El encabezamiento de esta nota indicaba que íbamos a hablar de Piedad Córdoba y del Mono Jojoy. No lo he hecho, pero sí de las causas que dan lugar al extravío de algunos ciudadanos y al peligro que entraña el desconocimiento del derecho constitucional de la libre expresión dentro del arco social y parlamentario. Los jueces no están para judicializar la política sino para hacer respetar la ley y perseguir a los criminales. Fueran más efectivos, y le sirvieran mas a la nación y a la democracia, si persiguieran con ahínco y denuedo a los criminales, a los paramilitares, a quienes desde el deber de defender a las instituciones se han dedicado a ofrecer el denigrante espectáculo de los falsos positivos, si utilizando todos los medios que les ofrece el código penal pusieran entre rejas a todos los que se han enriquecido ilícitamente, medrando del presupuesto desde los cargos públicos, o aceptando sobornos para cometer cohechos y prevaricatos. Los jueces no deben olvidar que del buen cumplimiento de gestión que se les ha encomendado, de la correcta aplicación de la ley, depende de forma sustantiva la supervivencia de la democracia.

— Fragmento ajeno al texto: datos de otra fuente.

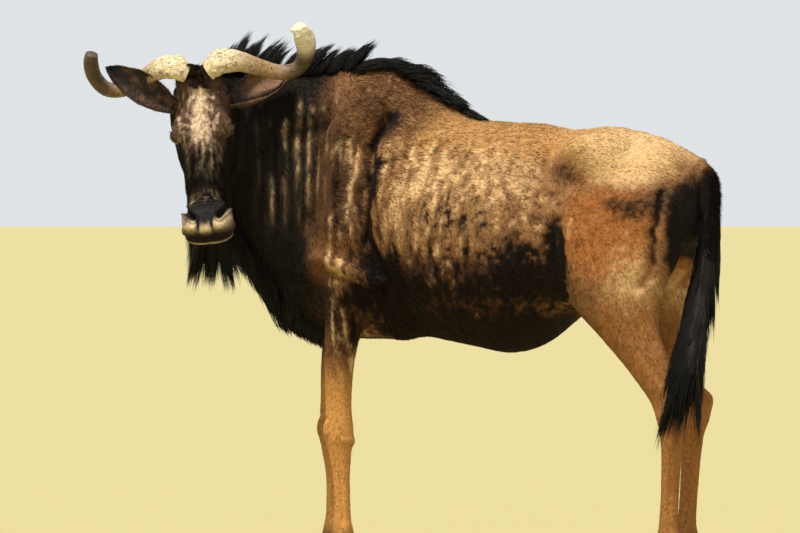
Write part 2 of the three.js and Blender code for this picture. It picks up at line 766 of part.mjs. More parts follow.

Hoy, visto lo visto, ante la invasión abusiva de nuestros derechos personalísimos los ciudadanos tenemos que organizarnos en asociaciones efectivas que nos permitan acceder, por derecho, en las decisiones que afecten la vida comunitaria. Ello requiere la exigencia irrenunciable de un cambio fundamental en las estructuras institucionales. Leyes nuevas que le permitan al ciudadano una mayor participación democrática en las decisiones que afecten a la sociedad. Los jóvenes y los intelectuales tienen la obligación de encabezar esta cruzada.